炭水化物を多く含む食品(米/米のおかゆ)、野菜(濃い色の葉野菜、ひょうたん/木の芽/根菜)が、IDまたはIDAリスクの予測因子となった。
対照的に、食事性タンパク質、食物繊維、食物鉄が妊娠時IDAを予防した。ビタミンCの摂取量と野菜の摂取量が多いと、IDAのリスクが低下する可能性がある。
・今回の結果を整理すると、暗色葉野菜の摂取量が増えると血清ヘプシジン濃度が0.013および 0.012ng/mL増加した。野菜にはポリフェノールが豊富で、ポリフェノールはヘプシジンの発現を上昇または下降させる可能性がある。
全体的に見て、ポリフェノールは、野菜の消費量と妊娠時IDAリスクに影響を与える可能性がある。
また、ビタミンCも野菜の消費とIDAのリスクに役割を果たしている可能性がある。IDAのリスクは、ビタミンCの摂取量が最も少ない妊婦と最も多い妊婦で、それぞれ2.47倍と1.92倍になった。
葉野菜とひょうたん/筍/根菜の摂取量が最も多い女性では、ビタミンCの摂取量が増えるにつれてリスクが減少した。
他の研究者は、ビタミンCが豊富な果物の摂取量が少ないと、循環鉄量が少なくなることを明らかにした。
・野菜は鉄分を多く含んでいる。
植物由来の鉄分のバイオアベイラビリティは、促進剤(ビタミンC)と阻害剤(フィチン酸塩、タンニン、ポリフェノール)の含有量に依存する。
ビタミンCは直接ヘプシジンのmRNAの発現を抑制することで、鉄のバイオアベイラビリティを高める。
・興味深い発見は、炭水化物を多く含む食品、ヘプシジンと妊娠時ID/IDAの間の相関関係。

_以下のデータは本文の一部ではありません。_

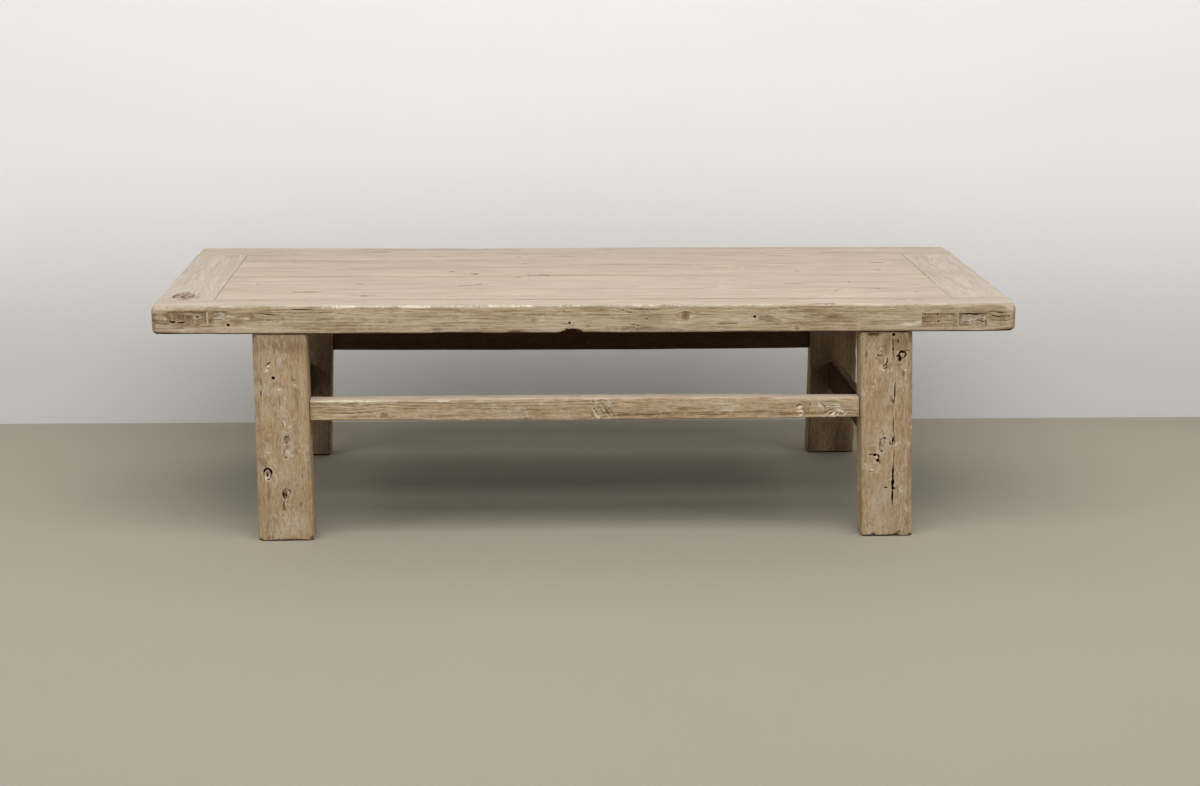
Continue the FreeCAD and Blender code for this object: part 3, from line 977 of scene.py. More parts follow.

若くて痩せた健康な妊婦の高GI食品の摂取は、酸化ストレスの増加と
急性および慢性の低悪性度炎症と関連していることが明らかになった。
酸化ストレスや炎症はヘプシジンの過剰合成を促し、その結果、機能性IDやIDAにつながるという点は、他の文献でも同意されている。
動物実験では、高果糖食は全身性鉄欠乏と肝臓における鉄過剰を引き起こすことが示された。